◆ **To do**: Give back, unchanged, the line with "for label, points", the line with "obj.parent = empty", and every line between them, and no other line.
## BEGIN Data excerpt
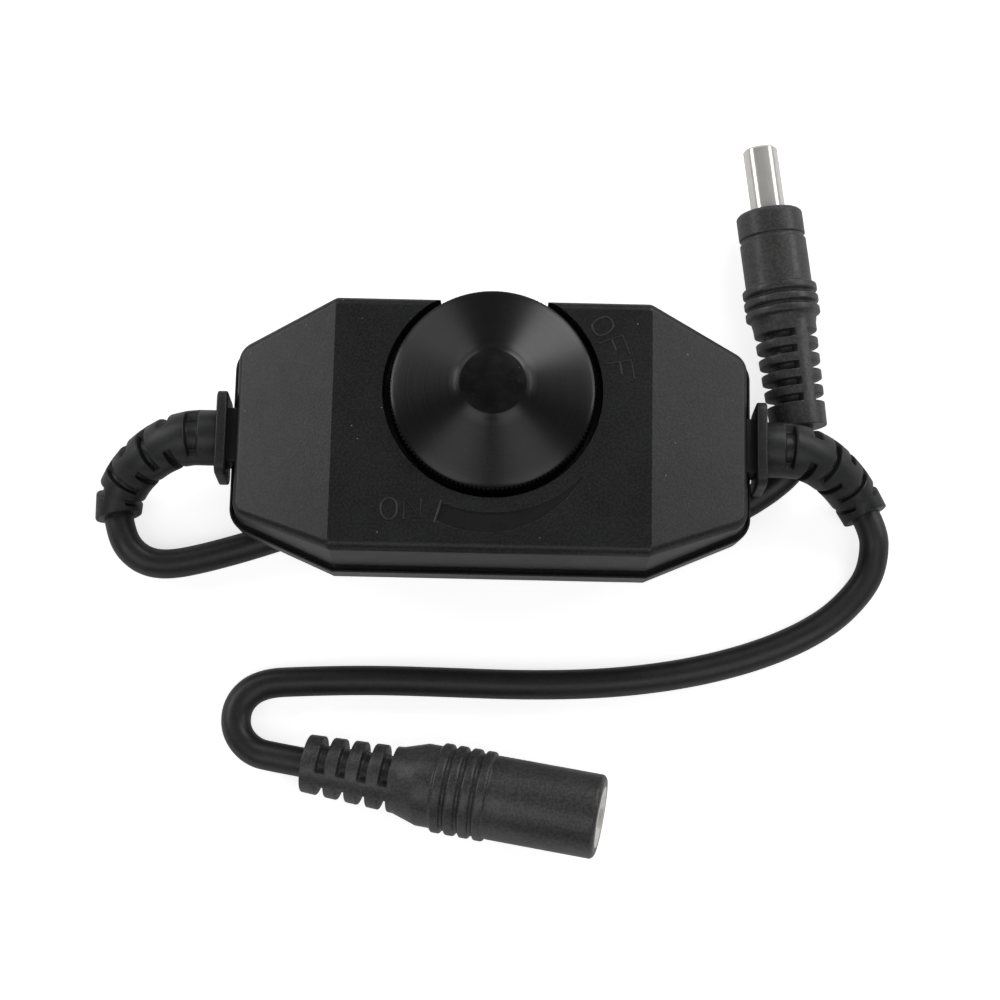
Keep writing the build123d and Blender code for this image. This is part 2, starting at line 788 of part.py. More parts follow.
left_route = relief_route(-1, (left_tip_x, left_tip_y), left_tip_heading, left_handles)
right_route = relief_route(1, (right_tip_x, right_tip_y), right_tip_heading, right_handles)
keep(strain_relief(-1, left_route), "strain_relief_left")
keep(strain_relief(1, right_route), "strain_relief_right")

# Male plug: a slotted tail, grip ribs and a smooth body, lying on its tail and ribs
plug_frame = axis_frame(
    (plug_tail_x, plug_tail_y), plug_heading, plug_tail_radius, plug_rib_radius, plug_rib_start
)
plug_axis = Axis(plug_frame.origin, plug_frame.z_dir)
plug_ribs_end = plug_rib_start + plug_ribs * plug_rib_pitch
plug_groove_start = plug_length - plug_groove_from_front - plug_groove_width
plug_groove_radius = plug_body_radius - plug_groove_depth
barrel_start = plug_length - barrel_seat
barrel_end = plug_length + barrel_length
insulator_radius = barrel_radius - barrel_wall - nested_fit
contact_radius = inner_contact_radius + inner_contact_wall

with BuildPart() as plug_moulding:
    revolve(
        turned_face(
            plug_frame,
            [
                (0, 0),
                (0, plug_tail_radius),
                (plug_slotted_length, plug_slotted_radius),
                *rib_points(plug_ribs, plug_rib_start, plug_rib_pitch, plug_rib_radius, plug_body_radius),
                (plug_ribs_end, plug_body_radius),
                (plug_groove_start, plug_body_radius),
                (plug_groove_start, plug_groove_radius),
                (plug_groove_start + plug_groove_width, plug_groove_radius),
                (plug_groove_start + plug_groove_width, plug_body_radius),
                (plug_length - plug_front_chamfer, plug_body_radius),
                (plug_length, plug_body_radius - plug_front_chamfer),
                (plug_length, barrel_root_radius + nested_fit),
                (barrel_start, barrel_root_radius + nested_fit),
                (barrel_start, 0),
            ],
        ),
        axis=plug_axis,
    )
    for slot in range(plug_slots):
        slot_plane = plug_frame.offset(plug_slot_start + slot * plug_slot_pitch)
        slot_ring = slot_face(slot_plane, plug_rib_radius, plug_core_radius, plug_web, plug_web_turn)
        extrude(slot_ring, amount=plug_slot_width / 2, both=True, mode=Mode.SUBTRACT)
keep(plug_moulding, "plug_moulding")

with BuildPart() as plug_barrel:
    revolve(
        turned_face(
            plug_frame,
            [
                (barrel_start, barrel_radius - barrel_wall),
                (barrel_end, barrel_radius - barrel_wall),
                (barrel_end, barrel_radius - barrel_lip),
                (barrel_end - barrel_lip, barrel_radius),
                (plug_length, barrel_radius),
                (plug_length, barrel_root_radius),
                (barrel_start, barrel_root_radius),
            ],
        ),
        axis=plug_axis,
    )
keep(plug_barrel, "plug_barrel")

with BuildPart() as plug_insulator:
    revolve(
        tube_face(plug_frame, barrel_start, barrel_end - insulator_recess,
                  insulator_radius, contact_radius + nested_fit),
        axis=plug_axis,
    )
keep(plug_insulator, "plug_insulator")

with BuildPart() as plug_inner_contact:
    revolve(
        tube_face(plug_frame, barrel_start, barrel_end - inner_contact_recess,
                  contact_radius, inner_contact_radius),
        axis=plug_axis,
    )
keep(plug_inner_contact, "plug_inner_contact")

# Female socket: a slotted tail that flares to the grip ribs, and a metal shell in its mouth
socket_frame = axis_frame(
    socket_tail, socket_heading, socket_tail_radius, socket_rib_radius, socket_rib_start
)
socket_axis = Axis(socket_frame.origin, socket_frame.z_dir)
socket_ribs_end = socket_rib_start + socket_ribs * socket_rib_pitch
shell_start = socket_length - shell_depth
socket_insulator_start = shell_start - socket_insulator_thickness
spring_outer = shell_radius - shell_lip
spring_inner = spring_outer - spring_thickness

with BuildPart() as socket_moulding:
    revolve(
        turned_face(
            socket_frame,
            [
                (0, 0),
                (0, socket_tail_radius),
                (socket_slotted_length, socket_slotted_radius),
                (socket_rib_start - socket_rib_pitch, socket_flare_radius),
                *rib_points(socket_ribs, socket_rib_start, socket_rib_pitch,
                            socket_rib_radius, socket_flare_radius),
                (socket_ribs_end, socket_body_radius),
                (socket_length - socket_front_chamfer, socket_body_radius),
                (socket_length, socket_body_radius - socket_front_chamfer),
                (socket_length, shell_radius + nested_fit),
                (socket_insulator_start, shell_radius + nested_fit),
                (socket_insulator_start, 0),
            ],
        ),
        axis=socket_axis,
    )
    for slot in range(socket_slots):
        slot_plane = socket_frame.offset(socket_slot_start + slot * socket_slot_pitch)
        slot_ring = slot_face(
            slot_plane, socket_rib_radius, socket_core_radius, socket_web, socket_web_turn
        )
        extrude(slot_ring, amount=socket_slot_width / 2, both=True, mode=Mode.SUBTRACT)
keep(socket_moulding, "socket_moulding")

# The shell has a notch along its bore, on the side away from the floor, for the spring
with BuildPart() as socket_shell:
    revolve(
        turned_face(
            socket_frame,
            [
                (shell_start, shell_bore_radius),
                (socket_length - shell_lip, shell_bore_radius),
                (socket_length, shell_bore_radius + shell_lip),
                (socket_length, shell_radius),
                (shell_start, shell_radius),
            ],
        ),
        axis=socket_axis,
    )
    with BuildSketch(socket_frame.offset(shell_start)):
        with Locations((0, -spring_outer - spring_notch_fit)):
            Rectangle(
                spring_width + 2 * spring_notch_fit,
                shell_bore_radius,
                align=(Align.CENTER, Align.MIN),
            )
    extrude(amount=spring_length + spring_notch_fit, mode=Mode.SUBTRACT)
keep(socket_shell, "socket_shell")

with BuildPart() as socket_insulator:
    with BuildSketch(socket_frame.offset(socket_insulator_start)):
        Circle(shell_radius)
    extrude(amount=socket_insulator_thickness)
keep(socket_insulator, "socket_insulator")

with BuildPart() as socket_pin:
    with BuildSketch(socket_frame.offset(shell_start)):
        Circle(socket_pin_radius)
    extrude(amount=shell_depth - socket_pin_below_mouth)
    tip_faces = socket_pin.faces().sort_by(Axis((0, 0, 0), socket_frame.z_dir))
    fillet(tip_faces[-1].edges(), socket_pin_tip)
keep(socket_pin, "socket_pin")

with BuildPart() as socket_spring:
    with BuildSketch(socket_frame.offset(shell_start)):
        with Locations((0, -spring_outer)):
            Rectangle(spring_width, spring_thickness, align=(Align.CENTER, Align.MIN))
    extrude(amount=spring_length)
    # A low hump halfway presses on the plug that goes in
    with BuildSketch(profile_plane(socket_frame)):
        with BuildLine():
            Polyline(
                (shell_start + spring_length / 4, spring_inner),
                (shell_start + spring_length / 2, shell_bore_radius - spring_notch_fit),
                (shell_start + 3 * spring_length / 4, spring_inner),
                close=True,
            )
        make_face()
    extrude(amount=spring_width / 2, both=True)
keep(socket_spring, "socket_spring")

# Input lead: from the left strain relief, under the housing and up to the plug.
# Its ends follow the strain relief and the plug if the housing's length changes.
plug_lead_points = [
    left_route @ 1,
    left_route @ 1 + (left_route % 1) * tip_run,
    Vector(left_tip_x + 2.1, -16.0, lead_z + 0.9),
    Vector(left_tip_x + 4.8, -17.7, lead_z + 0.4),
    Vector(left_tip_x + 8.4, -17.9, lead_z),
    Vector(-44.6, -16.7, lead_z),
    Vector(-37.4, -14.5, lead_z),
    Vector(-28.5, -11.3, lead_z),
    Vector(-18.0, -8.7, lead_z),
    Vector(-6.0, -7.6, lead_z),
    Vector(6.0, -8.3, lead_z),
    Vector(17.5, -10.2, lead_z),
    Vector(27.5, -10.8, lead_z),
    Vector(35.2, -9.0, lead_z),
    Vector(plug_tail_x - 8.0, -6.0, lead_z + 0.3),
    Vector(plug_tail_x - 4.0, -3.3, lead_z + 1.0),
    Vector(plug_tail_x - 1.1, -0.6, lead_z + 1.6),
    plug_frame.origin - plug_frame.z_dir * plug_tail_run,
    plug_frame.origin,
]

# Output lead: from the right strain relief round the front to the socket
socket_lead_points = [
    right_route @ 1,
    right_route @ 1 + (right_route % 1) * tip_run,
    Vector(right_tip_x + 1.4, -13.8, lead_z + 0.6),
    Vector(right_tip_x + 0.5, -17.6, lead_z),
    Vector(right_tip_x - 2.2, -21.3, lead_z),
    Vector(53.0, -25.0, lead_z),
    Vector(46.8, -28.5, lead_z),
    Vector(38.8, -31.5, lead_z),
    Vector(29.4, -33.8, lead_z),
    Vector(18.4, -35.3, lead_z),
    Vector(6.0, -35.8, lead_z),
    Vector(-6.5, -35.6, lead_z),
    Vector(-17.5, -35.5, lead_z),
    Vector(-28.0, -35.9, lead_z),
    Vector(-35.0, -36.4, lead_z),
    Vector(-38.4, -39.4, lead_z),
    Vector(-38.7, -43.8, lead_z + 0.1),
    Vector(-35.9, -47.2, lead_z + 0.6),
    socket_frame.origin - socket_frame.z_dir * socket_tail_run,
    socket_frame.origin,
]

for label, points in (("plug_lead", plug_lead_points), ("socket_lead", socket_lead_points)):
    radii = bend_radii(points)
    with BuildPart() as lead:
        with BuildLine() as lead_route:
            FilletPolyline(points, radius=radii)
        with BuildSketch(Plane(origin=lead_route.wire() @ 0, z_dir=lead_route.wire() % 0)):
            Circle(lead_diameter / 2)
        sweep()
    keep(lead, label)
    report_tube(label, lead.part, lead_route.wire(), radii, lead_diameter)
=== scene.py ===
from math import atan2, cos, pi, radians, sin

import bmesh
import bpy
from mathutils import Matrix, Vector


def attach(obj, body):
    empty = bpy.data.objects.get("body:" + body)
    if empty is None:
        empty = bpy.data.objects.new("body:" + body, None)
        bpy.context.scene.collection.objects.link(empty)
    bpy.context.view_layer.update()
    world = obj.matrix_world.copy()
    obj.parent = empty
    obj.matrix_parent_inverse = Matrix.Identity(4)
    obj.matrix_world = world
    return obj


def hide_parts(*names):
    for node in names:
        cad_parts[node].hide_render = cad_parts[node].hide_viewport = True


bl_info = {
    "name": "In-line rotary dimmer",
    "version": (1, 0, 0),
    "blender": (4, 5, 0),
    "location": "View3D > Sidebar > Dimmer",
    "description": "Builds the looks of an in-line rotary dimmer around its packed CAD model",
    "category": "Object",
}

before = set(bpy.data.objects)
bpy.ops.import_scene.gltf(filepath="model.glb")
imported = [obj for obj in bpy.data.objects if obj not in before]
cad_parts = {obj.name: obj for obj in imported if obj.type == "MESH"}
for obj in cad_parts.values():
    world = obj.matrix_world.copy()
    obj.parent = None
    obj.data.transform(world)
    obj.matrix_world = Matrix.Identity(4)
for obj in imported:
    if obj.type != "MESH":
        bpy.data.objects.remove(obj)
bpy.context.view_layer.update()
MM = 0.001

# Camera, in metres and degrees
CAMERA_PLACE = (0, -0.096022, 0.371358)
CAMERA_AIM = (0.0014932, -0.0088749, 0.013)
CAMERA_ROLL = 2.2035
CAMERA_LENS = 86.4
CAMERA_SENSOR = 36

# Lamps: name, azimuth and elevation in degrees, distance, width and height in metres, and watts.
# The back and front pairs light the four bright fans on the knob, and the side pair the end facets.
LAMPS = (
    ("lamp_back_right", 58, 38, 0.75, 0.3, 0.34, 1.5),
    ("lamp_back_left", 122, 38, 0.75, 0.3, 0.34, 0.5),
    ("lamp_right", 22, 25, 0.75, 0.4, 0.24, 1.0),
    ("lamp_left", 158, 25, 0.75, 0.4, 0.24, 1.25),
    ("lamp_front_right", 309, 50, 0.8, 0.42, 0.6, 1.1),
    ("lamp_front_left", 231, 50, 0.8, 0.42, 0.6, 1.1),
)
WORLD_STRENGTH = 0.08

# Floor in metres, and its glow as the camera sees it and as the pieces mirror it
FLOOR_RADIUS = 5
FLOOR_EDGE_HEIGHT = 1.3
FLOOR_GLOW = 0.72
MIRRORED_GLOW = 0.1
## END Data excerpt
◆ **Result of this task**:
for label, points in (("plug_lead", plug_lead_points), ("socket_lead", socket_lead_points)):
    radii = bend_radii(points)
    with BuildPart() as lead:
        with BuildLine() as lead_route:
            FilletPolyline(points, radius=radii)
        with BuildSketch(Plane(origin=lead_route.wire() @ 0, z_dir=lead_route.wire() % 0)):
            Circle(lead_diameter / 2)
        sweep()
    keep(lead, label)
    report_tube(label, lead.part, lead_route.wire(), radii, lead_diameter)
=== scene.py ===
from math import atan2, cos, pi, radians, sin

import bmesh
import bpy
from mathutils import Matrix, Vector


def attach(obj, body):
    empty = bpy.data.objects.get("body:" + body)
    if empty is None:
        empty = bpy.data.objects.new("body:" + body, None)
        bpy.context.scene.collection.objects.link(empty)
    bpy.context.view_layer.update()
    world = obj.matrix_world.copy()
    obj.parent = empty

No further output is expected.